Naive Bayes Classifier [Spam Filtering]¶
Problem Statement
The input data is a set of SMS messages that has been classified
as either “ham” or “spam”. The goal of the exercise is to build a
model to identify messages as either ham or spam.
Techniques used:
1. Naive Bayes Classifier
2. Training and Testing
3. Confusion Matrix
4. Text Pre-Processing
5. Pipelines
# -*- coding: utf-8 -*-
import os
os.chdir("/home/cloudops/spark")
os.curdir
# =====================================
# Load CSV file into a RDD
# =====================================
# 2 partitions
smsData = sc.textFile("data/SMSSpamCollection.csv", 2)
smsData.cache()
smsData.collect()
smsData.count() # 1000
# =====================================
# Transform to Vector
# 0.0 for ham
# 1.0 for spam
# =====================================
def TransformToVector(inputStr):
attList = inputStr.split(",")
smsType = 0.0 if attList[0] == "ham" else 1.0
return [smsType, attList[1]]
smsXformed = smsData.map(TransformToVector)
# =====================================
# Create DataFrame from Vector
# =====================================
from pyspark.sql import SQLContext
sqlContext = SQLContext(sc)
smsDf = sqlContext.createDataFrame(smsXformed, ["label","message"])
smsDf.cache()
smsDf.select("label","message").show()
# +-----+--------------------+
# |label| message|
# +-----+--------------------+
# | 0.0|Go until jurong p...|
# | 0.0|Ok lar... Joking ...|
# | 0.0|U dun say so earl...|
# =====================================
# Split DF to Training and Testing Parts
# =====================================
(trainingData, testData) = smsDf.randomSplit([0.9, 0.1])

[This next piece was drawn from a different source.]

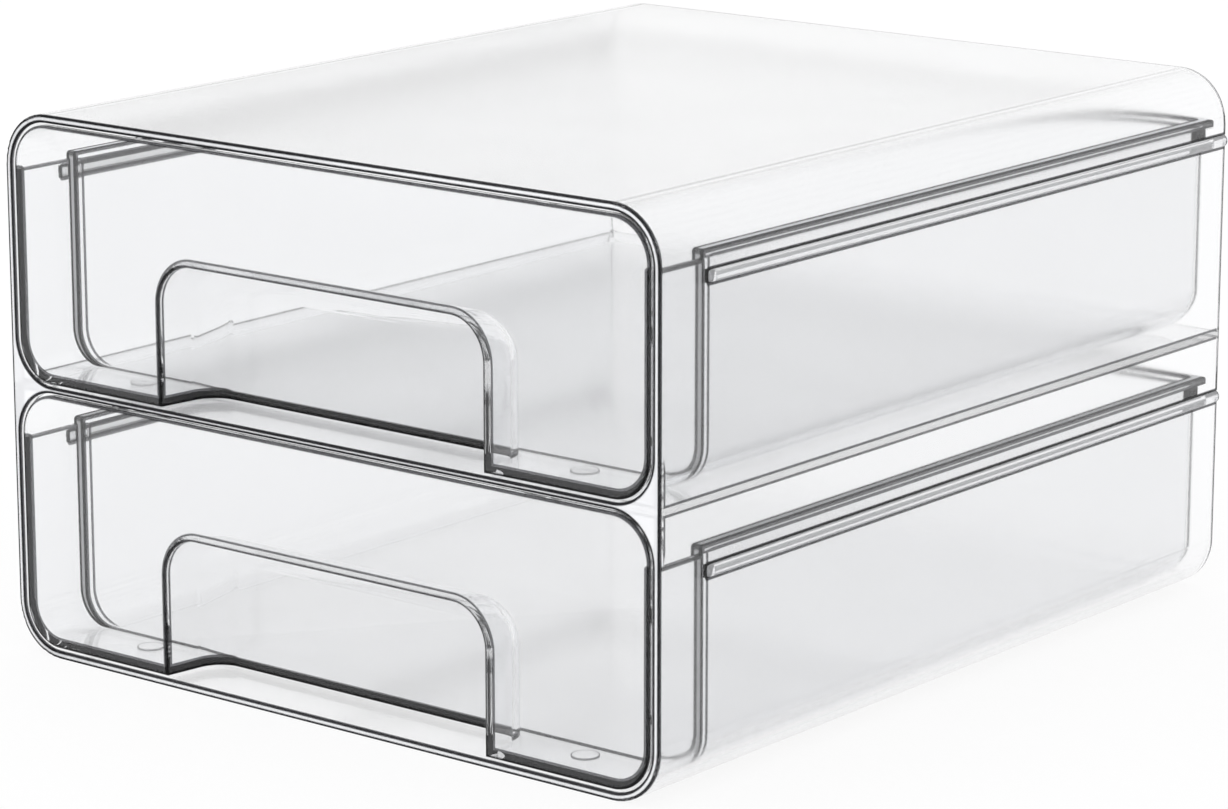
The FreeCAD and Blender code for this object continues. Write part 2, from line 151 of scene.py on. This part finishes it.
class Shader:
    """Adds nodes to a node tree."""

    def __init__(self, tree):
        self.tree = tree
        tree.nodes.clear()

    def node(self, kind, settings=None, inputs=None):
        """A node of a type, with its settings, and then its sockets' values or links."""
        made = self.tree.nodes.new(kind)
        for name, value in (settings or {}).items():
            if name == "stops":
                self.set_stops(made.color_ramp, value)
            else:
                setattr(made, name, value)
        for name, value in (inputs or {}).items():
            socket = self.find_socket(made.inputs, name)
            if isinstance(value, Signal):
                self.tree.links.new(value.socket, socket)
            elif isinstance(value, bpy.types.NodeSocket):
                self.tree.links.new(value, socket)
            else:
                socket.default_value = value
        return made

    @staticmethod
    def find_socket(sockets, name):
        """The socket in use of that name, or the one at that place."""
        if isinstance(name, int):
            return sockets[name]
        return [socket for socket in sockets if socket.name == name and socket.enabled][0]

    @staticmethod
    def set_stops(ramp, stops):
        """Gives a colour ramp its stops, each a place and a colour."""
        while len(ramp.elements) < len(stops):
            ramp.elements.new(0.5)
        for element, (place, shade) in zip(ramp.elements, stops):
            element.position = place
            element.color = (*shade, 1.0)

    def signal(self, node, name):
        """A node's output, ready for sums."""
        return Signal(self, self.find_socket(node.outputs, name))

    def maths(self, operation, first, second):
        """A sum of two numbers or signals."""
        return self.signal(self.node("ShaderNodeMath", {"operation": operation}, {0: first, 1: second}),
                           "Value")

    def mix_colours(self, factor, first, second):
        """One colour where the factor is 0, the other where it is 1."""
        mixed = self.node("ShaderNodeMix", {"data_type": "RGBA"},
                          {"Factor": factor, "A": (*first, 1.0), "B": (*second, 1.0)})
        return self.signal(mixed, "Result")

    def finish(self, surface, kind="ShaderNodeOutputMaterial", volume=None):
        """Sends a surface, and what fills it, to the output."""
        output = self.node(kind, {}, {"Surface": surface})
        if volume is not None:
            self.tree.links.new(volume, output.inputs["Volume"])


def new_shader(name):
    """A material with an empty node tree."""
    material = bpy.data.materials.new(name)
    material.use_nodes = True
    return material, Shader(material.node_tree)


def at_rims(shader, place, rims):
    """1 on the faces that lie at the given ends, and 0 elsewhere."""
    along = shader.node("ShaderNodeSeparateXYZ", {}, {"Vector": place})
    found = 0.0
    for axis, side, limit in rims:
        past = shader.maths("GREATER_THAN", side * shader.signal(along, axis), limit)
        found = shader.maths("MAXIMUM", found, past)
    return found


def painted_edge_shade(shader, reach):
    """Painted shade: 1 along the inside of the piece's edges, as far in as the reach, and 0 elsewhere."""
    plastic = bpy.context.scene.drawer_box_plastic
    near_edge = shader.node("ShaderNodeAmbientOcclusion", {
        "inside": True, "only_local": True, "samples": plastic.edge_samples}, {"Distance": reach})
    line = shader.node("ShaderNodeMapRange", {}, {
        "Value": near_edge.outputs["AO"], "From Min": plastic.edge_shut, "From Max": plastic.edge_open,
        "To Min": 1.0, "To Max": 0.0})
    return shader.signal(line, "Result")


def flow_roughness(shader, place, lowest, highest):
    """Roughness that wanders between two values, as the melt's flow leaves it."""
    streaks = shader.node("ShaderNodeTexNoise", {}, {
        "Vector": place, "Scale": 1.0 / bpy.context.scene.drawer_box_plastic.flow_length, "Detail": 2.0})
    return lowest + shader.signal(streaks, "Fac") * (highest - lowest)


def rippled_normal(shader, place):
    """The surface's direction, with the moulding's faint ripples."""
    plastic = bpy.context.scene.drawer_box_plastic
    ripples = shader.node("ShaderNodeTexNoise", {}, {
        "Vector": place, "Scale": 1.0 / plastic.ripple_length, "Detail": 0.0})
    bump = shader.node("ShaderNodeBump", {}, {
        "Strength": 1.0, "Distance": plastic.ripple_height, "Height": ripples.outputs["Fac"]})
    return bump.outputs["Normal"]


def clear_plastic(name, tint, edge, depth, haze, lowest_roughness, highest_roughness, rims=(),
                  pressed_flat=False):
    """Clear moulded plastic with painted shade as dark lines inside its edges, painted light as a milky
    white skin on its rims, and a milky skin as thick as its haze.

    A piece that is pressed flat between others shows only by the painted shade lines along its edges."""
    plastic = bpy.context.scene.drawer_box_plastic
    material, shader = new_shader(name)
    place = shader.node("ShaderNodeTexCoord").outputs["Object"]
    # Painted shade: dark lines along the inside of every edge, found by occlusion.
    line = painted_edge_shade(shader, edge)

    # The clear surface takes the painted shade colour along its edges.
    clear = shader.node("ShaderNodeBsdfPrincipled", {}, {
        "Base Color": shader.mix_colours(line, tint, plastic.edge_shade_colour),
        "Roughness": flow_roughness(shader, place, lowest_roughness, highest_roughness),
        "Normal": rippled_normal(shader, place), "IOR": plastic.refraction, "Transmission Weight": 1.0,
        "Specular Tint": (plastic.reflection, plastic.reflection, plastic.reflection, 1.0),
        "Alpha": line if pressed_flat else 1.0})
    # The milky skin takes the painted shade colour along its edges too.
    milky = shader.node("ShaderNodeBsdfPrincipled", {}, {
        "Base Color": shader.mix_colours(line, plastic.milk_and_rim_light_colour, plastic.edge_shade_colour),
        "Roughness": 1.0, "Specular IOR Level": 0.0})

    from_inside = shader.signal(shader.node("ShaderNodeNewGeometry"), "Backfacing")
    # Painted light: the rims get a milky white skin on top of the haze.
    if rims:
        haze = haze + plastic.painted_rim_light * at_rims(shader, place, rims)
    scattered = haze * (1.0 - from_inside)
    # A pressed-flat piece shows its painted shade lines as an opaque dark skin.
    if pressed_flat:
        scattered = shader.maths("MAXIMUM", scattered, line)
    surface = shader.node("ShaderNodeMixShader", {}, {
        "Fac": scattered, 1: clear.outputs["BSDF"], 2: milky.outputs["BSDF"]})
    fill = None
    if depth > 0.0:
        fill = shader.node("ShaderNodeVolumeAbsorption", {}, {
            "Color": (*plastic.fill_colour, 1.0), "Density": depth}).outputs["Volume"]
    shader.finish(surface.outputs["Shader"], volume=fill)
    return material


def dress(kind, material):
    """Gives its material to every carried-over piece whose name ends so."""
    nodes = [node for name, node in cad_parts.items() if name.endswith(kind)]
    if not nodes:
        raise RuntimeError("no piece is named " + kind)
    for node in nodes:
        for slot in node.material_slots:
            slot.material = material


class DRAWERBOX_OT_housing(bpy.types.Operator):
    """Finish the housing as one clear moulding"""

    bl_idname = "drawer_box.housing"
    bl_label = "Housing"

    def execute(self, context):
        plastic = context.scene.drawer_box_plastic
        front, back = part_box("housing")
        dress("housing", clear_plastic(
            "housing_plastic", plastic.housing_tint, plastic.housing_edge, plastic.housing_depth,
            plastic.housing_haze, plastic.housing_low, plastic.housing_high,
            # The front and back rims get the painted rim light.
            rims=(("Y", 1.0, back[1] - RIM_SKIN), ("Y", -1.0, -front[1] - RIM_SKIN))))
        return {"FINISHED"}


class DRAWERBOX_OT_guide_rails(bpy.types.Operator):
    """Finish the four guide rails in the housing's sides"""

    bl_idname = "drawer_box.guide_rails"
    bl_label = "Guide rails"

    def execute(self, context):
        plastic = context.scene.drawer_box_plastic
        dress("guide_rail", clear_plastic(
            "guide_rail_plastic", plastic.rail_tint, plastic.rail_edge, plastic.housing_depth,
            plastic.rail_haze, plastic.front_low, plastic.front_high))
        return {"FINISHED"}


class DRAWERBOX_OT_drawer_fronts(bpy.types.Operator):
    """Finish the front moulding of each drawer, with its finger recess"""

    bl_idname = "drawer_box.drawer_fronts"
    bl_label = "Drawer fronts"

    def execute(self, context):
        plastic = context.scene.drawer_box_plastic
        dress("drawer_front", clear_plastic(
            "drawer_front_plastic", plastic.drawer_tint, plastic.front_edge, plastic.drawer_depth,
            plastic.drawer_haze, plastic.front_low, plastic.front_high))
        return {"FINISHED"}


class DRAWERBOX_OT_drawer_tubs(bpy.types.Operator):
    """Finish the tub of each drawer, with its rim and joint ring"""

    bl_idname = "drawer_box.drawer_tubs"
    bl_label = "Drawer tubs"

    def execute(self, context):
        plastic = context.scene.drawer_box_plastic
        for tier in TIERS:
            name = tier + "_drawer_tub"
            front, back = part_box(name)
            dress(name, clear_plastic(
                name + "_plastic", plastic.drawer_tint, plastic.tub_edge, plastic.drawer_depth,
                plastic.drawer_haze, plastic.tub_low, plastic.tub_high,
                # The front and top rims get the painted rim light.
                rims=(("Y", -1.0, -front[1] - RIM_SKIN), ("Z", 1.0, back[2] - RIM_SKIN))))
        return {"FINISHED"}


class DRAWERBOX_OT_stop_lugs(bpy.types.Operator):
    """Finish the stop lugs at the drawers' back corners"""

    bl_idname = "drawer_box.stop_lugs"
    bl_label = "Stop lugs"

    def execute(self, context):
        plastic = context.scene.drawer_box_plastic
        dress("stop_lug", clear_plastic(
            "stop_lug_plastic", plastic.drawer_tint, plastic.tub_edge, plastic.drawer_depth,
            plastic.drawer_haze, plastic.front_low, plastic.front_high))
        return {"FINISHED"}


class DRAWERBOX_OT_glides(bpy.types.Operator):
    """Finish the soft glide buttons under the drawers' front corners"""

    bl_idname = "drawer_box.glides"
    bl_label = "Glides"

    def execute(self, context):
        plastic = context.scene.drawer_box_plastic
        # The glides show only as painted shade lines along their edges.
        dress("glides", clear_plastic(
            "glide_plastic", plastic.glide_tint, plastic.glide_edge, plastic.housing_depth,
            plastic.glide_haze, plastic.front_low, plastic.front_high, pressed_flat=True))
        return {"FINISHED"}


def lay_floor(stage):
    """A wide pale floor that keeps a soft shadow and shows as white."""
    bpy.ops.mesh.primitive_plane_add(size=stage.floor_size)
    floor = bpy.context.object
    floor.name = "floor"
    material, shader = new_shader("floor_paint")
    path = shader.node("ShaderNodeLightPath")
    seen = 0.0
    for ray in ("Is Camera Ray", "Is Glossy Ray", "Is Transmission Ray"):
        seen = shader.maths("MAXIMUM", seen, shader.signal(path, ray))
    paint = shader.node("ShaderNodeBsdfDiffuse", {}, {"Color": (*stage.floor_colour, 1.0)})
    glow = shader.node("ShaderNodeEmission", {}, {"Color": (1.0, 1.0, 1.0, 1.0), "Strength": 1.0})
    surface = shader.node("ShaderNodeMixShader", {}, {
        "Fac": seen * stage.floor_glow, 1: paint.outputs["BSDF"], 2: glow.outputs["Emission"]})
    shader.finish(surface.outputs["Shader"])
    floor.data.materials.append(material)


def hang_sky(stage):
    """Soft light, a little dimmer half way up and brighter overhead, and white behind the object."""
    world = bpy.data.worlds.new("studio")
    world.use_nodes = True
    bpy.context.scene.world = world
    shader = Shader(world.node_tree)
    direction = shader.node("ShaderNodeSeparateXYZ", {}, {
        "Vector": shader.node("ShaderNodeTexCoord").outputs["Generated"]})
    low, side, high = [(value, value, value) for value in (stage.sky_low, stage.sky_side, stage.sky_high)]
    sky = shader.node("ShaderNodeValToRGB", {"stops": [
        (0.0, low), (LOW_END, low), (SIDE_START, side), (SIDE_END, side), (HIGH_START, high),
        (1.0, high)]},
        {"Fac": direction.outputs["Z"]})
    light = shader.node("ShaderNodeBackground", {}, {"Color": sky.outputs["Color"], "Strength": 1.0})
    white = shader.node("ShaderNodeBackground", {}, {"Color": (1.0, 1.0, 1.0, 1.0), "Strength": 1.0})
    path = shader.node("ShaderNodeLightPath")
    surface = shader.node("ShaderNodeMixShader", {}, {
        "Fac": path.outputs["Is Camera Ray"],
        1: light.outputs["Background"], 2: white.outputs["Background"]})
    shader.finish(surface.outputs["Shader"], "ShaderNodeOutputWorld")


def place_camera(stage):
    """The camera, at the photograph's viewing angle."""
    camera = bpy.data.objects.new("camera", bpy.data.cameras.new("camera"))
    bpy.context.scene.collection.objects.link(camera)
    camera.data.lens = stage.camera_lens
    camera.data.sensor_width = SENSOR_WIDTH
    camera.location = stage.camera_place
    camera.rotation_euler = Vector(stage.camera_aim).to_track_quat("-Z", "Y").to_euler()
    bpy.context.scene.camera = camera


class DRAWERBOX_OT_stage(bpy.types.Operator):
    """Lay the floor, hang the sky and place the camera"""

    bl_idname = "drawer_box.stage"
    bl_label = "Stage"

    def execute(self, context):
        scene = context.scene
        stage = scene.drawer_box_stage
        lay_floor(stage)
        hang_sky(stage)
        place_camera(stage)
        scene.view_settings.view_transform = "Standard"
        scene.cycles.max_bounces = stage.light_bounces
        scene.cycles.glossy_bounces = stage.light_bounces
        scene.cycles.transmission_bounces = stage.light_bounces
        return {"FINISHED"}


class DRAWERBOX_PT_panel(bpy.types.Panel):
    """Lists the box's pieces and its stage"""

    bl_idname = "DRAWERBOX_PT_panel"
    bl_label = "Drawer Box"
    bl_space_type = "VIEW_3D"
    bl_region_type = "UI"
    bl_category = "Drawer Box"

    def draw(self, context):
        column = self.layout.column()
        for operator in OPERATORS:
            column.operator(operator.bl_idname)
        for group in (context.scene.drawer_box_plastic, context.scene.drawer_box_stage):
            for name in group.__annotations__:
                column.prop(group, name)


OPERATORS = (DRAWERBOX_OT_housing, DRAWERBOX_OT_guide_rails, DRAWERBOX_OT_drawer_fronts,
             DRAWERBOX_OT_drawer_tubs, DRAWERBOX_OT_stop_lugs, DRAWERBOX_OT_glides, DRAWERBOX_OT_stage)
CLASSES = (PlasticSettings, StageSettings, *OPERATORS, DRAWERBOX_PT_panel)


def register():
    for cls in CLASSES:
        bpy.utils.register_class(cls)
    bpy.types.Scene.drawer_box_plastic = PointerProperty(type=PlasticSettings)
    bpy.types.Scene.drawer_box_stage = PointerProperty(type=StageSettings)


def unregister():
    del bpy.types.Scene.drawer_box_stage
    del bpy.types.Scene.drawer_box_plastic
    for cls in reversed(CLASSES):
        bpy.utils.unregister_class(cls)


def main():
    register()
    for operator in OPERATORS:
        group, name = operator.bl_idname.split(".")
        getattr(getattr(bpy.ops, group), name)()


if __name__ == "__main__":
    main()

trainingData.count() # 882
testData.count() # 118
testData.collect()
# . . .
# Row(label=1.0, message='Your B4U voucher w/c 27/03 is MARSMS. ...'),
# Row(label=1.0, message='it to 80488. Your 500 free text messages...')]
# =====================================
# Setup Pipeline
# =====================================
from pyspark.ml.classification import NaiveBayes, NaiveBayesModel
from pyspark.ml import Pipeline
from pyspark.ml.feature import HashingTF, Tokenizer
from pyspark.ml.feature import IDF
# 1. Tokenizer
tokenizer = Tokenizer(inputCol="message", outputCol="words")
# 2. Split each message to words and build a Text Frequency array
hashingTF = HashingTF(inputCol=tokenizer.getOutputCol(),
outputCol="tempfeatures")
# 3. Build Inverse Document Frequency array
idf = IDF(inputCol=hashingTF.getOutputCol(),
outputCol="features")
# 4. Model building
nbClassifier = NaiveBayes()
# =====================================
# Pipeline
# =====================================
pipeline = Pipeline(stages=[tokenizer,
hashingTF,
idf,
nbClassifier])
nbModel = pipeline.fit(trainingData)
# All steps in Pipe for the Test Data
prediction = nbModel.transform(testData)
# =================================
# Draw a Confusion Matrix
# =================================
prediction.groupBy("label","prediction").count().show()
# +-----+----------+-----+
# |label|prediction|count|
# +-----+----------+-----+
# | 1.0| 1.0| 56|
# | 0.0| 1.0| 4|
# | 1.0| 0.0| 4|
# | 0.0| 0.0| 54|
# +-----+----------+-----+
# Good level of prediction